# Start of Collected data
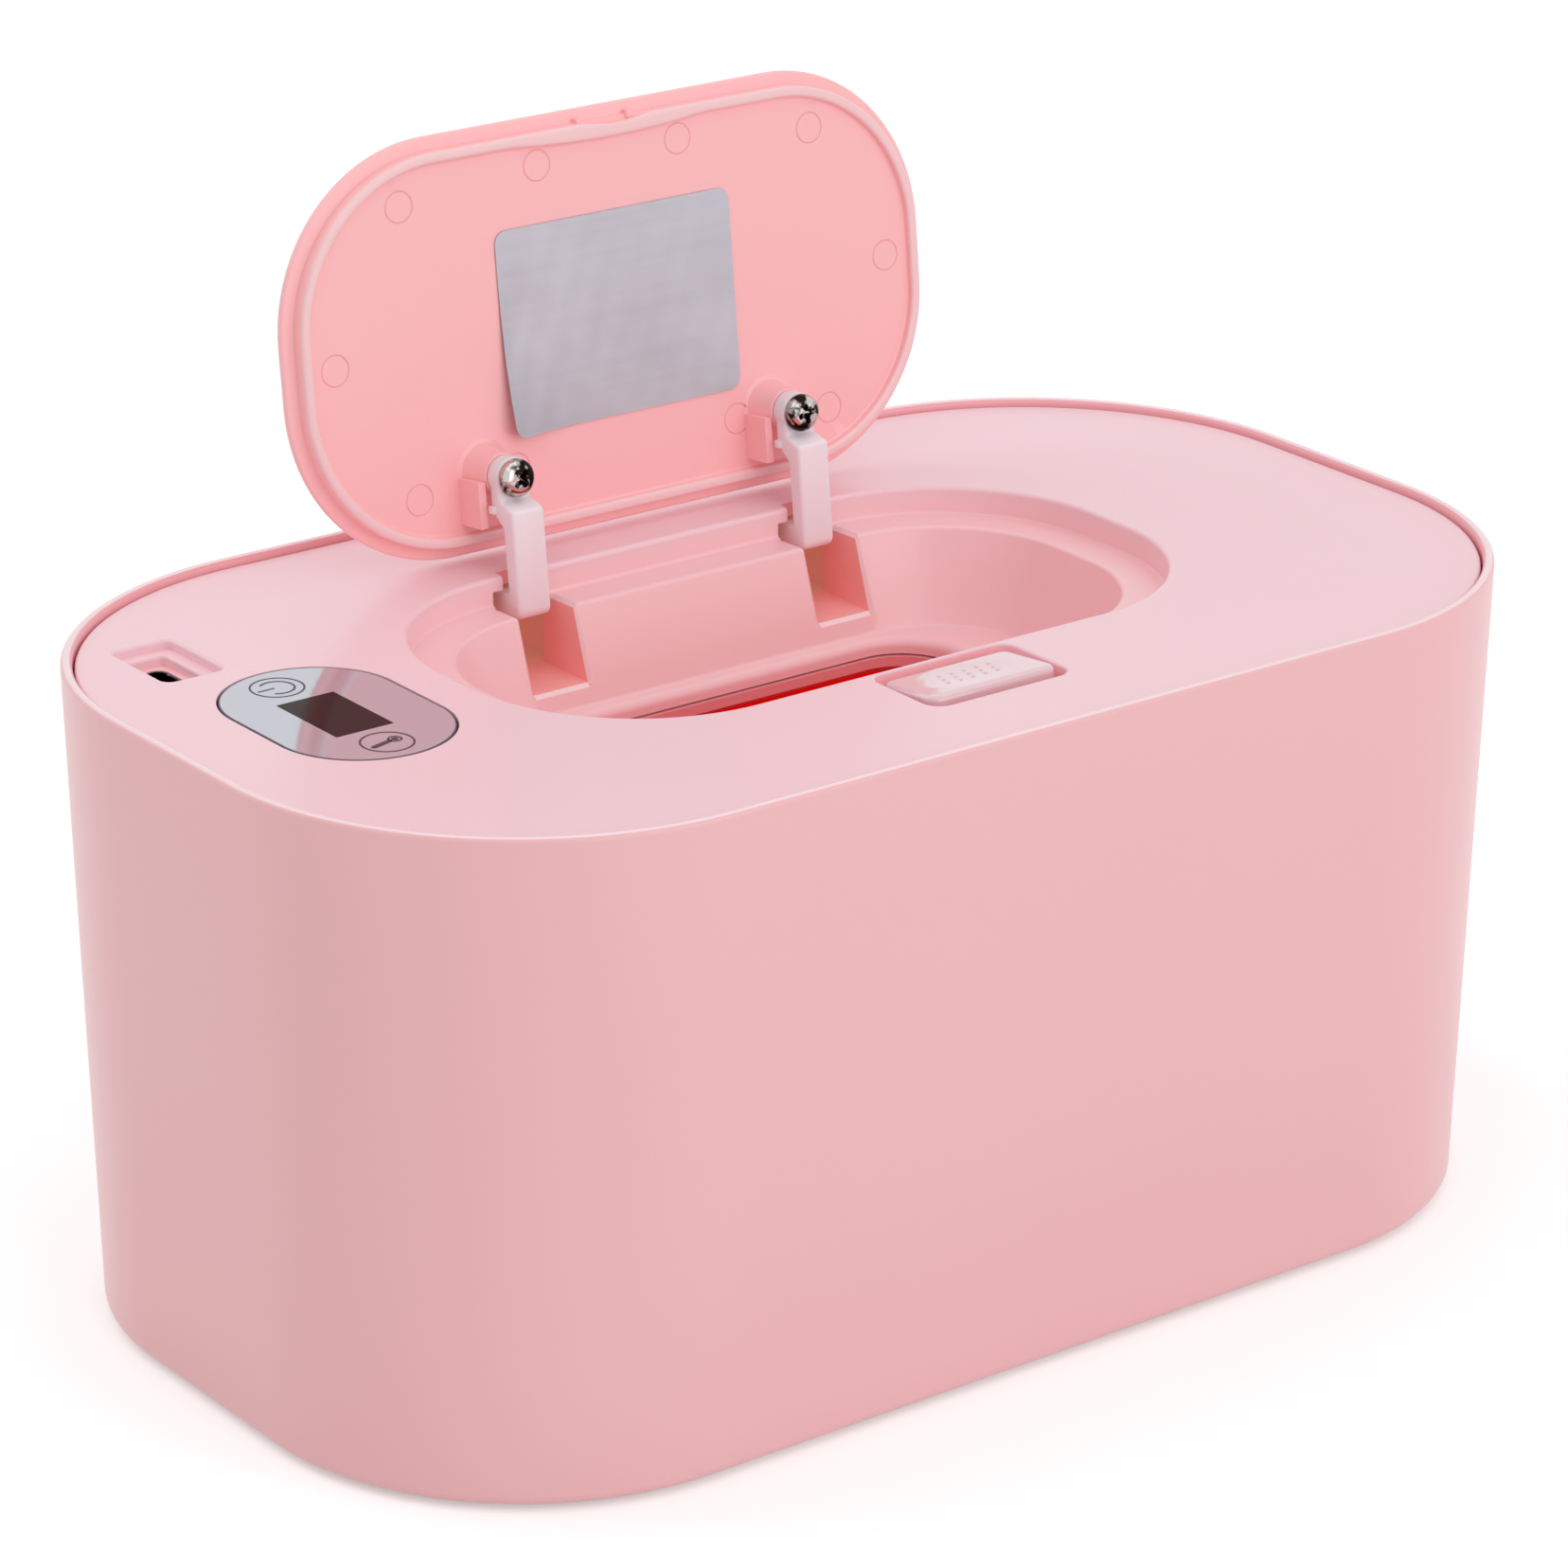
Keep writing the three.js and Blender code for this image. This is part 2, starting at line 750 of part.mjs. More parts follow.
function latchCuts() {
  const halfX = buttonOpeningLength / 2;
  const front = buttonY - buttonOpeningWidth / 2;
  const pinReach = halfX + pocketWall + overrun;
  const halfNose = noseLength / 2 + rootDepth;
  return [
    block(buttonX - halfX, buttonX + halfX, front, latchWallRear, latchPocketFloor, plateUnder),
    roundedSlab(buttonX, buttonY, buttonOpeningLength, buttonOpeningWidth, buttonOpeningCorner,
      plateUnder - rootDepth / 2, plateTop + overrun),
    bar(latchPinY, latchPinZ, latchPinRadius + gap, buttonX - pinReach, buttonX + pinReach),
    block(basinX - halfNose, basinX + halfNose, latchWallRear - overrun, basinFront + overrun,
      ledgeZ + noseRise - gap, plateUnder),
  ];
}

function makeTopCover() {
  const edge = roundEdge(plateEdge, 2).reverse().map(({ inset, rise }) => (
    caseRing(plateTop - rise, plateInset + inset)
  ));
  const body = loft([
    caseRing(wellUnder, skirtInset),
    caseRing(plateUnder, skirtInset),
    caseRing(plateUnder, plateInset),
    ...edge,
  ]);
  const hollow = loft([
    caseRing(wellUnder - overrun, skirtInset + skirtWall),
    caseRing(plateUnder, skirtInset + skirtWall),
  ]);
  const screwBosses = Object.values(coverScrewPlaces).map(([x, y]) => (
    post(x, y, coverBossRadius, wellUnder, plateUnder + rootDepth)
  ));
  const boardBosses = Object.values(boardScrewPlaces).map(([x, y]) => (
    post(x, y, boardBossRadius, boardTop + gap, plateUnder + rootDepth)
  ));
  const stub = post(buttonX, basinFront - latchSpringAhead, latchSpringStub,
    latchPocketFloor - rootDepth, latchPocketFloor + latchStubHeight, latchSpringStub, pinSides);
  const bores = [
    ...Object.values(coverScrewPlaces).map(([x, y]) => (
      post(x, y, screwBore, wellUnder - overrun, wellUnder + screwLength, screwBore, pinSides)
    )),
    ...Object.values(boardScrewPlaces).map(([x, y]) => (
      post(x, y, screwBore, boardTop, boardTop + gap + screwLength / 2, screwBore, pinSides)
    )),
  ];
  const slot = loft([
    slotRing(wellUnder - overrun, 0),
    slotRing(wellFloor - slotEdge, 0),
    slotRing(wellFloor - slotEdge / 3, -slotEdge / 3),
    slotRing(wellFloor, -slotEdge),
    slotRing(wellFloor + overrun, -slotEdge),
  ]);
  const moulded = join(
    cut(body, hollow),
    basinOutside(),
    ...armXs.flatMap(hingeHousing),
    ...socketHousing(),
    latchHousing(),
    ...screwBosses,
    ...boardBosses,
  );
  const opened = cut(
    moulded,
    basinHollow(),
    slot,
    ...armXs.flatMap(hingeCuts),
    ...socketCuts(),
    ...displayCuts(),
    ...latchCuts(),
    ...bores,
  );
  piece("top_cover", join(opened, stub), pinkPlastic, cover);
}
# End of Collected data
Exercise task: Return all of the data precisely as it appears.

Written response:
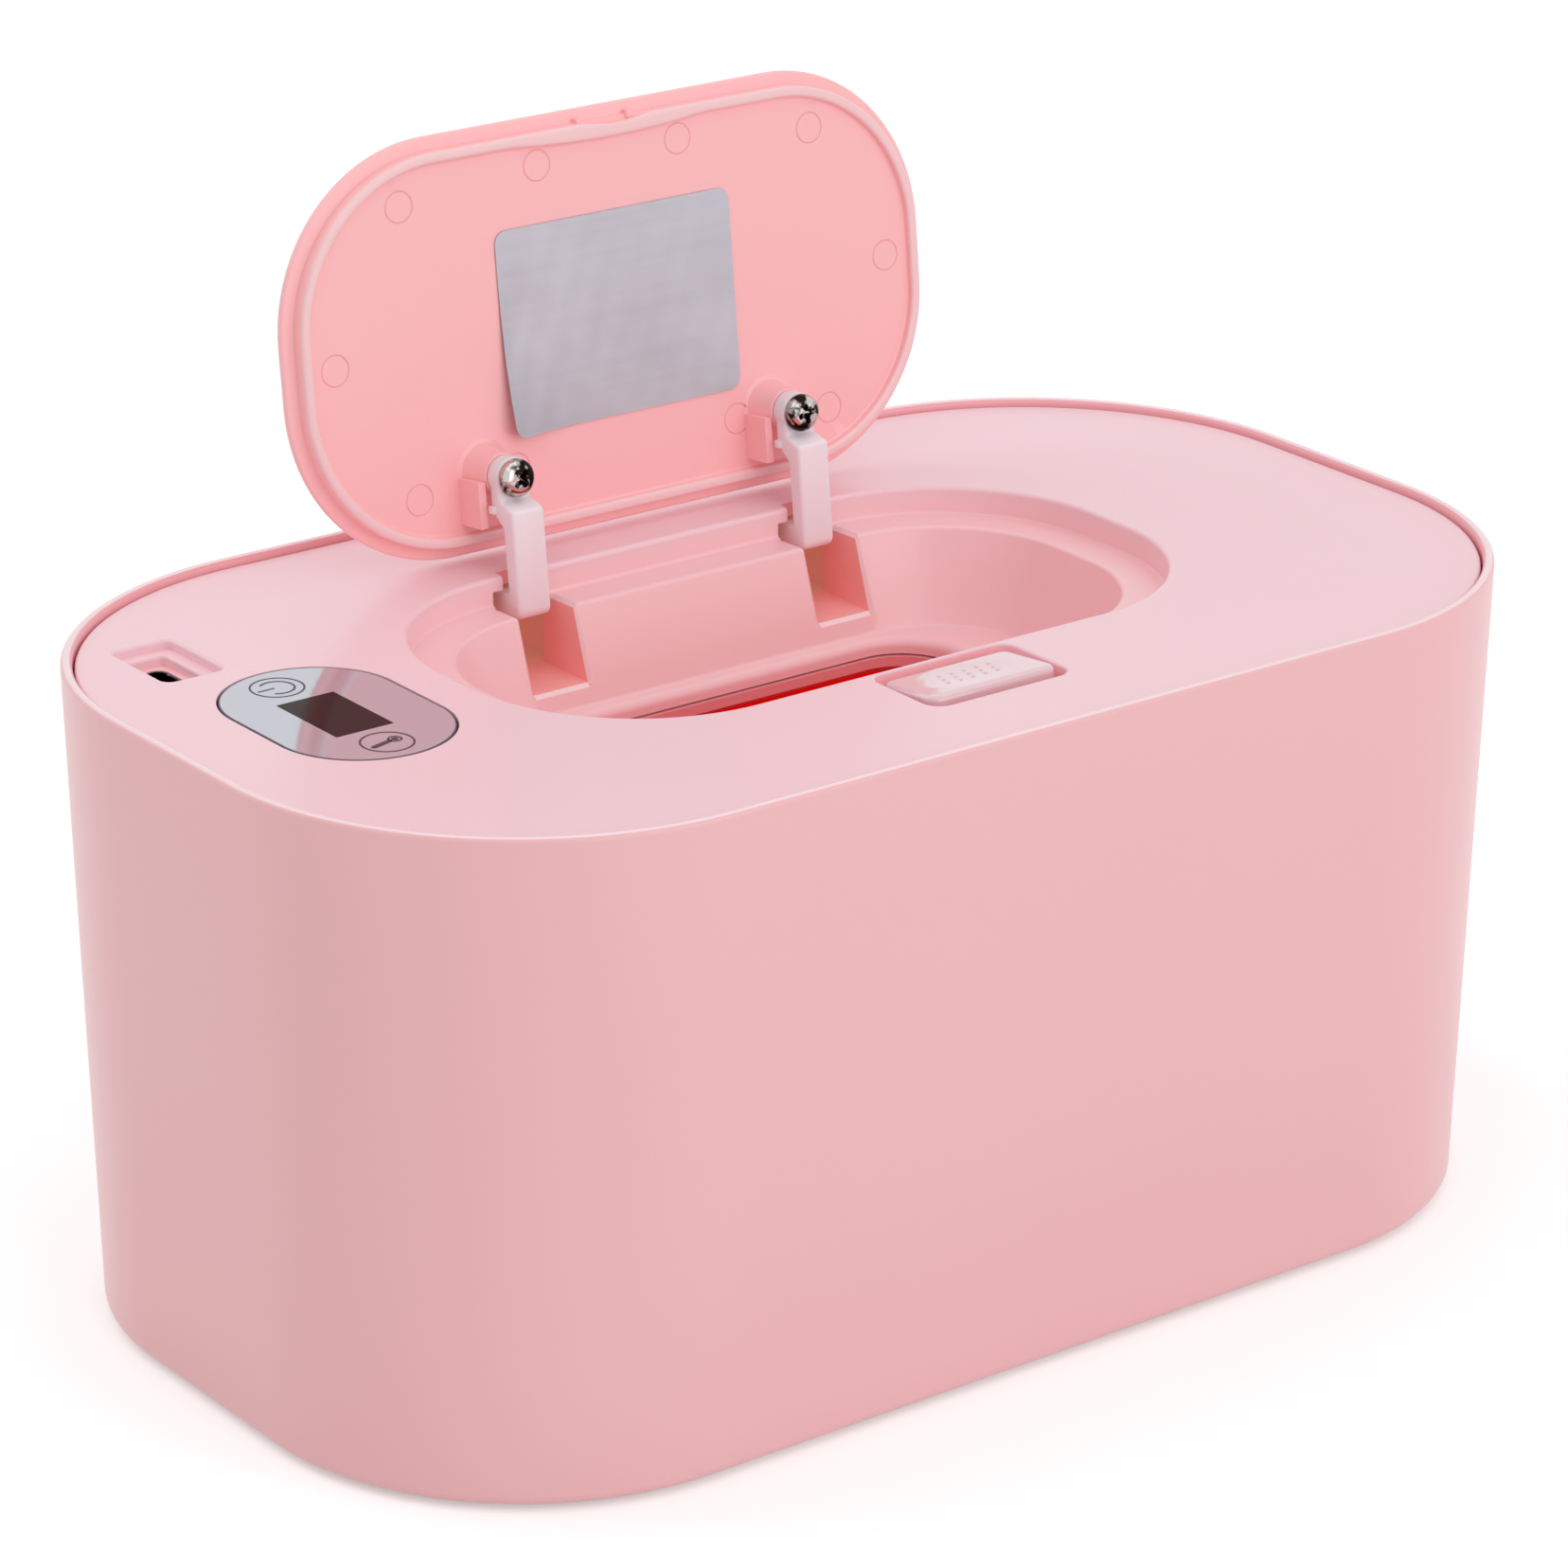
Keep writing the three.js and Blender code for this image. This is part 2, starting at line 750 of part.mjs. More parts follow.
function latchCuts() {
  const halfX = buttonOpeningLength / 2;
  const front = buttonY - buttonOpeningWidth / 2;
  const pinReach = halfX + pocketWall + overrun;
  const halfNose = noseLength / 2 + rootDepth;
  return [
    block(buttonX - halfX, buttonX + halfX, front, latchWallRear, latchPocketFloor, plateUnder),
    roundedSlab(buttonX, buttonY, buttonOpeningLength, buttonOpeningWidth, buttonOpeningCorner,
      plateUnder - rootDepth / 2, plateTop + overrun),
    bar(latchPinY, latchPinZ, latchPinRadius + gap, buttonX - pinReach, buttonX + pinReach),
    block(basinX - halfNose, basinX + halfNose, latchWallRear - overrun, basinFront + overrun,
      ledgeZ + noseRise - gap, plateUnder),
  ];
}

function makeTopCover() {
  const edge = roundEdge(plateEdge, 2).reverse().map(({ inset, rise }) => (
    caseRing(plateTop - rise, plateInset + inset)
  ));
  const body = loft([
    caseRing(wellUnder, skirtInset),
    caseRing(plateUnder, skirtInset),
    caseRing(plateUnder, plateInset),
    ...edge,
  ]);
  const hollow = loft([
    caseRing(wellUnder - overrun, skirtInset + skirtWall),
    caseRing(plateUnder, skirtInset + skirtWall),
  ]);
  const screwBosses = Object.values(coverScrewPlaces).map(([x, y]) => (
    post(x, y, coverBossRadius, wellUnder, plateUnder + rootDepth)
  ));
  const boardBosses = Object.values(boardScrewPlaces).map(([x, y]) => (
    post(x, y, boardBossRadius, boardTop + gap, plateUnder + rootDepth)
  ));
  const stub = post(buttonX, basinFront - latchSpringAhead, latchSpringStub,
    latchPocketFloor - rootDepth, latchPocketFloor + latchStubHeight, latchSpringStub, pinSides);
  const bores = [
    ...Object.values(coverScrewPlaces).map(([x, y]) => (
      post(x, y, screwBore, wellUnder - overrun, wellUnder + screwLength, screwBore, pinSides)
    )),
    ...Object.values(boardScrewPlaces).map(([x, y]) => (
      post(x, y, screwBore, boardTop, boardTop + gap + screwLength / 2, screwBore, pinSides)
    )),
  ];
  const slot = loft([
    slotRing(wellUnder - overrun, 0),
    slotRing(wellFloor - slotEdge, 0),
    slotRing(wellFloor - slotEdge / 3, -slotEdge / 3),
    slotRing(wellFloor, -slotEdge),
    slotRing(wellFloor + overrun, -slotEdge),
  ]);
  const moulded = join(
    cut(body, hollow),
    basinOutside(),
    ...armXs.flatMap(hingeHousing),
    ...socketHousing(),
    latchHousing(),
    ...screwBosses,
    ...boardBosses,
  );
  const opened = cut(
    moulded,
    basinHollow(),
    slot,
    ...armXs.flatMap(hingeCuts),
    ...socketCuts(),
    ...displayCuts(),
    ...latchCuts(),
    ...bores,
  );
  piece("top_cover", join(opened, stub), pinkPlastic, cover);
}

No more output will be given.